The pipework is planted on windchests of two different types. The Swell and Choir main windchests are pallet and slider chests with electropneumatic Blackinton-style pallets. These chests provide cohesion to the ensemble, and are mechanically simple and therefore easy to maintain. All the windchests are built of solid hardwood.
The chests of the Great division, together with some of the offset chests, are electromechanical chests, provided with channeled toeboards that place a baffle space between the valve and the pipe. This channel provides a steady wind supply that is free of turbulence to the pipe, resulting in better pipe speech and more effective voicing. Using electromechanical actions in these chests allowed a freedom of layout and a compactness that were necessary for the cantilevered pipes.
In the interests of economy, and to provide a look that is consistent with the architecture of the building, we decided to use an existing console cabinet that, except for the original ivory covered keyboards, was completely refitted with new interior wood appointments of solid walnut, as well as new controls and systems.

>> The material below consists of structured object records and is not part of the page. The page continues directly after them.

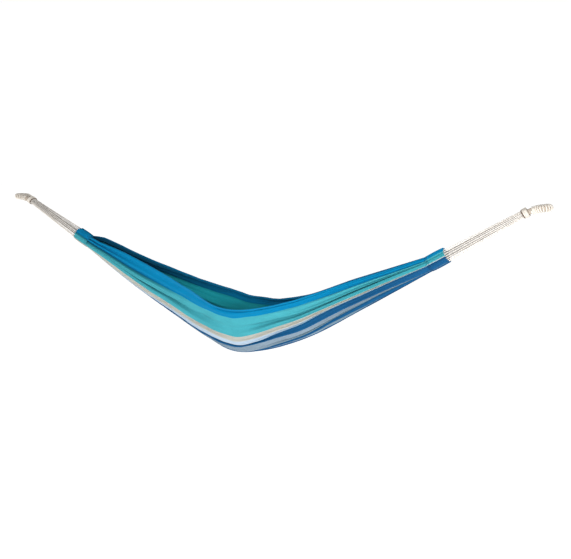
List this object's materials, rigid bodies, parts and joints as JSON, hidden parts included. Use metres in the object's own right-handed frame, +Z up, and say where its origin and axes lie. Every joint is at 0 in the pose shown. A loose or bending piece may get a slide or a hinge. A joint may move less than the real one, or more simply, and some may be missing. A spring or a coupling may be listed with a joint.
{
  "type": "cloth hammock",
  "caption": "Striped cloth hammock hung empty between two hooks: gathered ends, fanned harness cords and a served hanging eye at each end.",
  "frame": {"origin": "where the head hook bears, on the inner side of the head eye's crown", "axes": "+X from the head eye to the foot eye, +Z up, +Y across the bed"},
  "size_m": [2.9476, 0.31, 0.7932],
  "materials": {
    "striped_cloth": "woven cotton",
    "hem_cloth": "doubled woven cotton",
    "cotton_cord": "laid cotton cord",
    "serving_cord": "cord wound round the eye",
    "seam_thread": "sewing thread"
  },
  "bodies": {
    "head_eye": {"head_eye_core": "cotton_cord", "head_eye_serving": "serving_cord", "head_neck_binding": "serving_cord"},
    "bed": {"bed_cloth": "striped_cloth", "head_cord_01": "cotton_cord", "head_cord_02": "cotton_cord", "head_cord_03": "cotton_cord", "head_cord_04": "cotton_cord", "head_cord_05": "cotton_cord", "head_cord_06": "cotton_cord", "head_cord_07": "cotton_cord", "head_cord_08": "cotton_cord", "head_cord_09": "cotton_cord", "head_cord_10": "cotton_cord", "head_cord_11": "cotton_cord", "head_cord_12": "cotton_cord", "head_cord_13": "cotton_cord", "head_cord_14": "cotton_cord", "head_cord_15": "cotton_cord", "head_cord_16": "cotton_cord", "head_hem_cord": "cotton_cord", "head_end_hem": "hem_cloth", "head_seam_thread": "seam_thread", "foot_cord_01": "cotton_cord", "foot_cord_02": "cotton_cord", "foot_cord_03": "cotton_cord", "foot_cord_04": "cotton_cord", "foot_cord_05": "cotton_cord", "foot_cord_06": "cotton_cord", "foot_cord_07": "cotton_cord", "foot_cord_08": "cotton_cord", "foot_cord_09": "cotton_cord", "foot_cord_10": "cotton_cord", "foot_cord_11": "cotton_cord", "foot_cord_12": "cotton_cord", "foot_cord_13": "cotton_cord", "foot_cord_14": "cotton_cord", "foot_cord_15": "cotton_cord", "foot_cord_16": "cotton_cord", "foot_hem_cord": "cotton_cord", "foot_end_hem": "hem_cloth", "foot_seam_thread": "seam_thread"},
    "foot_eye": {"foot_eye_core": "cotton_cord", "foot_eye_serving": "serving_cord", "foot_neck_binding": "serving_cord"}
  },
  "joints": [
    {"name": "swing", "type": "hinge", "parent": "head_eye", "child": "bed", "pos_m": [0.0831, 0, -0.028], "axis": [1, 0, 0], "range_deg": [-45, 45]},
    {"name": "foot_eye_roll", "type": "hinge", "parent": "bed", "child": "foot_eye", "pos_m": [2.7969, 0, -0.028], "axis": [1, 0, 0], "range_deg": [-45, 45]}
  ],
  "couplings": [
    {"joint": "foot_eye_roll", "follows": "swing", "ratio": -1}
  ]
}
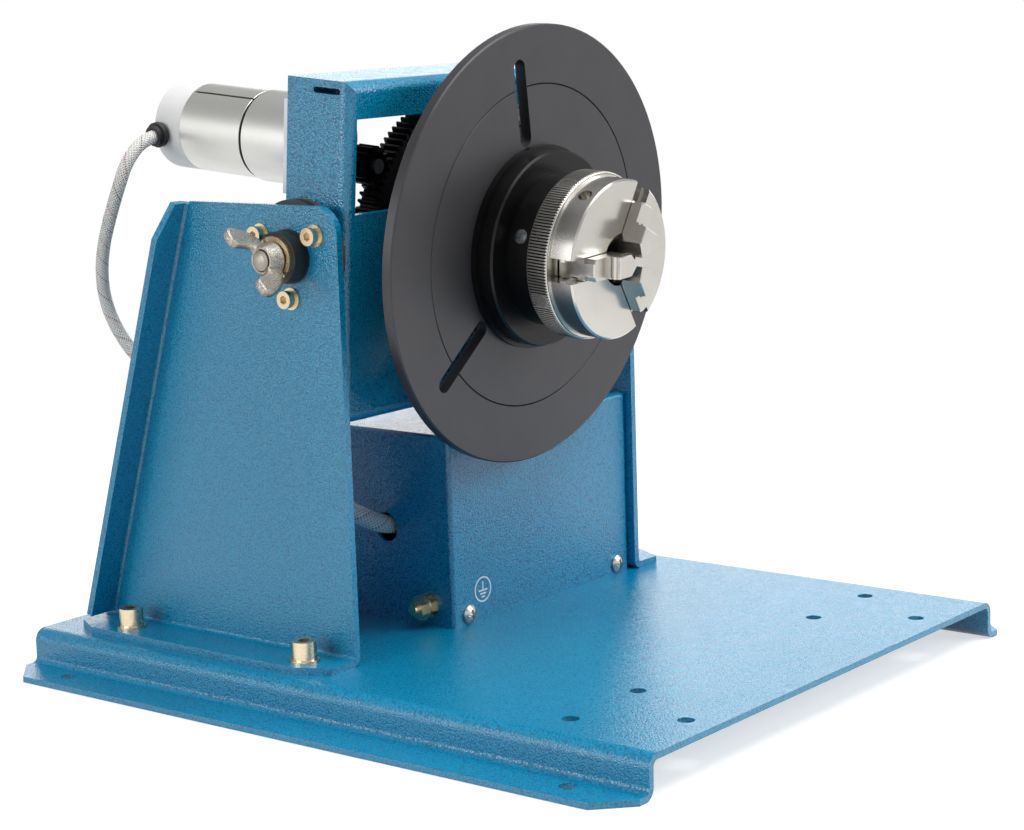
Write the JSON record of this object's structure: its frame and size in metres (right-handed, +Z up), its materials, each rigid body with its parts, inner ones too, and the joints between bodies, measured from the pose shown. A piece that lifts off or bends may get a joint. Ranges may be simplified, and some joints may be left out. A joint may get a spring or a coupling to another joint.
{
  "type": "welding positioner",
  "caption": "Bench welding positioner: slotted turntable with self-centring jaw chuck on a motor-driven tilting head between two brackets, with a control box on a folded base.",
  "frame": {"origin": "centre of the base's underside", "axes": "+X across the machine, +Y to the rear, +Z up; the table faces -Y"},
  "size_m": [0.2886, 0.319, 0.2645],
  "materials": {
    "black_bush": "turned black nylon",
    "black_enamel": "gloss black",
    "black_gear": "machined black nylon",
    "black_moulding": "moulded",
    "black_moulding_matt": "moulded",
    "black_oxide_steel": "black oxide, fine turned",
    "black_rubber": "moulded",
    "braided_sleeve": "braided glass fibre",
    "bright_steel": "bright turned",
    "cast_zinc": "as cast",
    "circuit_board": "solder mask",
    "friction_fibre": "pressed fibre",
    "ground_steel": "ground and polished",
    "housing_iron": "machined cast iron",
    "motor_silver": "nickel plated can",
    "nickel_screws": "nickel plated",
    "red_rocker": "moulded",
    "supply_case": "folded aluminium",
    "teal_powder_coat": "wrinkle powder coat",
    "white_cap": "moulded",
    "yellow_zinc": "yellow zinc plated",
    "zinc_steel": "clear zinc plated"
  },
  "bodies": {
    "base": {"base_plate": "teal_powder_coat", "bracket_left": "teal_powder_coat", "bracket_right": "teal_powder_coat", "bracket_bolts": "yellow_zinc", "bracket_washers": "yellow_zinc", "bracket_nuts": "yellow_zinc", "pivot_bush_left": "black_bush", "pivot_bush_right": "black_bush", "pivot_screws": "yellow_zinc", "pivot_screw_washers": "yellow_zinc", "clamp_washers": "yellow_zinc", "box_cover": "teal_powder_coat", "box_chassis": "teal_powder_coat", "box_screws": "nickel_screws", "earth_terminal": "yellow_zinc", "power_supply": "supply_case", "control_board": "circuit_board", "speed_control": "zinc_steel", "power_switch": "black_moulding", "direction_switch": "black_moulding", "power_inlet": "black_moulding_matt", "inlet_screws": "nickel_screws", "fuse_holder": "black_moulding_matt", "pedal_socket": "zinc_steel", "lead": "braided_sleeve"},
    "head": {"head_frame": "teal_powder_coat", "drive_plate": "zinc_steel", "tilt_studs": "zinc_steel", "friction_discs": "friction_fibre", "front_housing": "housing_iron", "rear_housing": "housing_iron", "head_screws": "zinc_steel", "front_bearing": "bright_steel", "rear_bearing": "bright_steel", "motor_bracket": "zinc_steel", "gearbox": "motor_silver", "motor_screws": "zinc_steel", "motor_can": "motor_silver", "motor_end_cap": "white_cap", "lead_grommet": "black_rubber"},
    "spindle": {"spindle_shaft": "bright_steel", "spindle_nut": "bright_steel", "spindle_screws": "zinc_steel", "turntable": "black_oxide_steel", "drive_gear": "black_gear", "set_screws": "zinc_steel", "chuck_plate": "black_enamel", "chuck_body": "ground_steel"},
    "pinion": {"drive_pinion": "black_oxide_steel", "motor_shaft": "bright_steel"},
    "scroll": {"scroll_ring": "ground_steel"},
    "jaw_1": {"jaw_1": "ground_steel"},
    "jaw_2": {"jaw_2": "ground_steel"},
    "jaw_3": {"jaw_3": "ground_steel"},
    "nut_left": {"wing_nut_left": "cast_zinc"},
    "nut_right": {"wing_nut_right": "cast_zinc"},
    "knob": {"speed_knob": "black_moulding_matt"},
    "power_key": {"power_rocker": "red_rocker"},
    "direction_key": {"direction_rocker": "black_moulding"}
  },
  "joints": [
    {"name": "tilt", "type": "hinge", "parent": "base", "child": "head", "pos_m": [0, 0.028, 0.1785], "axis": [1, 0, 0], "range_deg": [-95, 5], "deforming": ["lead"]},
    {"name": "spindle_spin", "type": "hinge", "parent": "head", "child": "spindle", "pos_m": [0, 0.028, 0.1785], "axis": [0, -0.9963, -0.0861], "continuous": true},
    {"name": "pinion_spin", "type": "hinge", "parent": "head", "child": "pinion", "pos_m": [-0.05486, 0.02516, 0.21134], "axis": [0, -0.9963, -0.0861], "continuous": true},
    {"name": "scroll_turn", "type": "hinge", "parent": "spindle", "child": "scroll", "pos_m": [0, -0.04373, 0.1723], "axis": [0, -0.9963, -0.0861], "range_deg": [0, 900]},
    {"name": "jaw_1_slide", "type": "slide", "parent": "spindle", "child": "jaw_1", "axis": [-0.9981, 0.0053, -0.0608], "range_m": [0, 0.0101]},
    {"name": "jaw_2_slide", "type": "slide", "parent": "spindle", "child": "jaw_2", "axis": [0.5519, 0.0718, -0.8308], "range_m": [0, 0.0101]},
    {"name": "jaw_3_slide", "type": "slide", "parent": "spindle", "child": "jaw_3", "axis": [0.4462, -0.0771, 0.8916], "range_m": [0, 0.0101]},
    {"name": "nut_turn_left", "type": "hinge", "parent": "head", "child": "nut_left", "pos_m": [-0.108, 0.028, 0.1785], "axis": [-1, 0, 0], "range_deg": [0, 180]},
    {"name": "nut_turn_right", "type": "hinge", "parent": "head", "child": "nut_right", "pos_m": [0.108, 0.028, 0.1785], "axis": [1, 0, 0], "range_deg": [0, 180]},
    {"name": "speed_turn", "type": "hinge", "parent": "base", "child": "knob", "pos_m": [0.0666, 0.1417, 0.0745], "axis": [0, -1, 0], "range_deg": [-150, 150]},
    {"name": "power_rock", "type": "hinge", "parent": "base", "child": "power_key", "pos_m": [-0.0054, 0.1362, 0.0745], "axis": [1, 0, 0], "range_deg": [0, 18]},
    {"name": "direction_rock", "type": "hinge", "parent": "base", "child": "direction_key", "pos_m": [0.0306, 0.1362, 0.0745], "axis": [1, 0, 0], "range_deg": [-9, 9]}
  ],
  "couplings": [
    {"joint": "pinion_spin", "follows": "spindle_spin", "ratio": -8.1429},
    {"joint": "jaw_1_slide", "follows": "scroll_turn", "m_per_rad": 0.00063662},
    {"joint": "jaw_2_slide", "follows": "scroll_turn", "m_per_rad": 0.00063662},
    {"joint": "jaw_3_slide", "follows": "scroll_turn", "m_per_rad": 0.00063662}
  ]
}
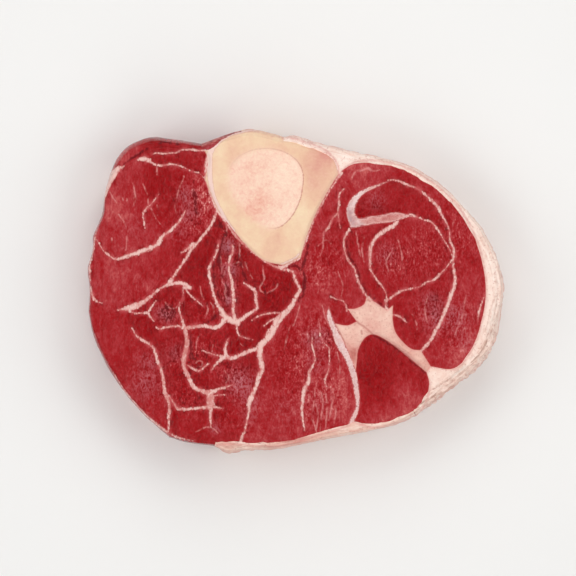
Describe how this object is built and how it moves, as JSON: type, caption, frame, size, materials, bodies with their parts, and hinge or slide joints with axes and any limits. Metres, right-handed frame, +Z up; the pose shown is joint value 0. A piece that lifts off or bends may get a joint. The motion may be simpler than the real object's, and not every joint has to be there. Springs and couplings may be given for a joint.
{
  "type": "raw beef shank slice",
  "caption": "Thick cross cut of a raw hind shank lying flat: round shin bone with its marrow at the edge, bundled red muscles, white seams, a tendon and a rim of fat.",
  "frame": {"origin": "on the surface that the slice lies on, under the middle of its box", "axes": "+X along the longest extent, towards the fat rim; +Y towards the shin bone; +Z up, across the thickness, from the lower cut face to the upper one"},
  "size_m": [0.167, 0.13, 0.0276],
  "materials": {
    "muscle": "raw beef muscle, moist, deep red with fine pale fibre ends",
    "tendon": "raw tendon, smooth and pearly grey pink",
    "fat": "raw beef fat, cream with a rosy tint, waxy",
    "bone": "sawn bone, dense and creamy yellow",
    "marrow": "marrow in spongy bone, pale pink, faintly mottled"
  },
  "bodies": {
    "root": {"bone": "bone", "marrow": "marrow", "fat_rim": "fat", "fat_pad": "fat", "fat_foot": "fat", "tendon_hook": "tendon", "tendon_strip": "tendon", "muscle_extensor": "muscle", "muscle_shin_side": "muscle", "muscle_flank": "muscle", "muscle_heel": "muscle", "muscle_centre": "muscle", "muscle_calf": "muscle", "muscle_outer_band": "muscle", "muscle_hook": "muscle", "muscle_strap": "muscle", "muscle_mid": "muscle", "muscle_inner_band": "muscle", "muscle_lobe": "muscle", "muscle_round": "muscle"}
  },
  "joints": []
}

To manage the organ, we selected Peterson’s new ICS4000 integrated control system. This system offers flexibility and programmability, as well as full MIDI capabilities. The system includes 100 combination action levels, piston sequencer, programmable crescendo, and four different tutti combinations. The system can be reprogrammed on site to accommodate additions or changes to the organ. The console is connected to the organ by a single CAT-5 cable.
The console and the individual divisions each have their own power supplies, with voltages optimized for the specific needs of the actions in those divisions.
The oak furniture surrounding the cantilevered division was designed and built in our shop. The furniture was designed to incorporate the simple lines and deep wood colors of the Broadway sanctuary. The design of the organ was planned to compliment this magnificent room, and to look as though it had always been a permanent part of the church.